§ **Do this**
Where a line contains the word "materials", copy that line.

+ + + +

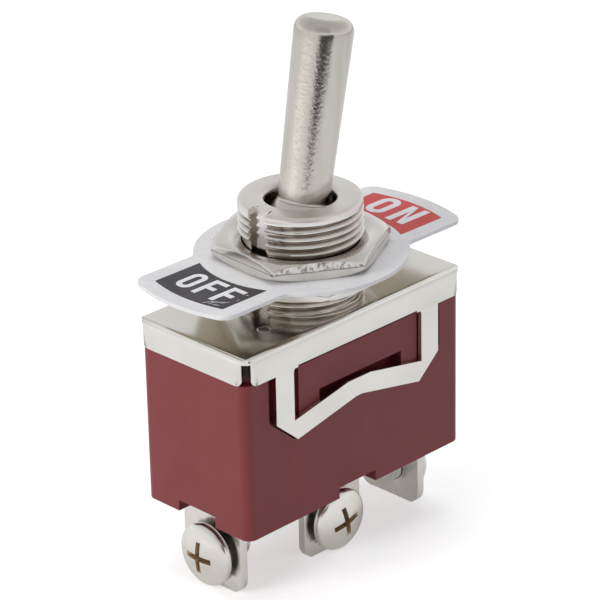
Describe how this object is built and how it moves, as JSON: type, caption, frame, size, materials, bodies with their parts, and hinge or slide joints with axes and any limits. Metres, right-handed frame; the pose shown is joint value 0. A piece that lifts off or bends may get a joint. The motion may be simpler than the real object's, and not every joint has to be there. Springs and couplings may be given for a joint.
{
  "type": "panel toggle switch",
  "caption": "Panel toggle switch with a metal bat lever, threaded bushing with hex nuts, ON/OFF indicator plate, moulded body and screw terminals.",
  "frame": {"origin": "on the bushing's axis, level with the lower edge of the screw terminals", "axes": "+Z along the bushing's axis, out of the body towards the lever; +X along the body, towards the ON side"},
  "size_m": [0.0336, 0.0206, 0.0535],
  "materials": {
    "body_moulding": "moulded phenolic, semi-gloss",
    "plated_sheet": "nickel-plated sheet steel",
    "plated_bushing": "nickel-plated brass, threaded",
    "plated_nut": "nickel-plated steel",
    "white_plate": "white paint, satin",
    "dark_field": "printed, satin",
    "red_field": "printed, satin",
    "plated_lever": "polished nickel plate",
    "steel_pin": "plain steel",
    "nylon": "natural nylon",
    "contact_brass": "stamped brass",
    "contact_rivet": "silver contact rivet",
    "tinned_brass": "tin-plated brass strip",
    "plated_screw": "nickel-plated steel"
  },
  "bodies": {
    "switch_body": {"housing": "body_moulding", "cover_frame": "plated_sheet", "bushing": "plated_bushing", "back_nut": "plated_nut", "front_nut": "plated_nut", "indicator_plate": "white_plate", "off_field": "dark_field", "on_field": "red_field", "rocker_saddle": "contact_brass", "fixed_contact_left": "contact_rivet", "fixed_contact_right": "contact_rivet", "terminal_left": "tinned_brass", "terminal_middle": "tinned_brass", "terminal_right": "tinned_brass", "screw_left": "plated_screw", "screw_middle": "plated_screw", "screw_right": "plated_screw"},
    "toggle": {"lever": "plated_lever", "pivot_pin": "steel_pin", "plunger_spring": "steel_pin"},
    "plunger": {"plunger": "nylon"},
    "rocker": {"rocker": "contact_brass", "rocker_contact_left": "contact_rivet", "rocker_contact_right": "contact_rivet"}
  },
  "joints": [
    {"name": "lever_toggle", "type": "hinge", "parent": "switch_body", "child": "toggle", "pos_m": [0, 0, 0.0336], "axis": [0, 1, 0], "range_deg": [-22, 0]},
    {"name": "plunger_slide", "type": "slide", "parent": "toggle", "child": "plunger", "axis": [0.1908, 0, 0.9816], "range_m": [0, 0.001], "stiffness_N_per_m": 300, "deforming": ["plunger_spring"]},
    {"name": "rocker_tilt", "type": "hinge", "parent": "switch_body", "child": "rocker", "pos_m": [0, 0, 0.0154], "axis": [0, 1, 0], "range_deg": [0, 16]}
  ],
  "couplings": [
    {"joint": "rocker_tilt", "follows": "lever_toggle", "ratio": -0.72727}
  ]
}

+ + + +

§ **Solution to this exercise**
Describe how this object is built and how it moves, as JSON: type, caption, frame, size, materials, bodies with their parts, and hinge or slide joints with axes and any limits. Metres, right-handed frame; the pose shown is joint value 0. A piece that lifts off or bends may get a joint. The motion may be simpler than the real object's, and not every joint has to be there. Springs and couplings may be given for a joint.
  "materials": {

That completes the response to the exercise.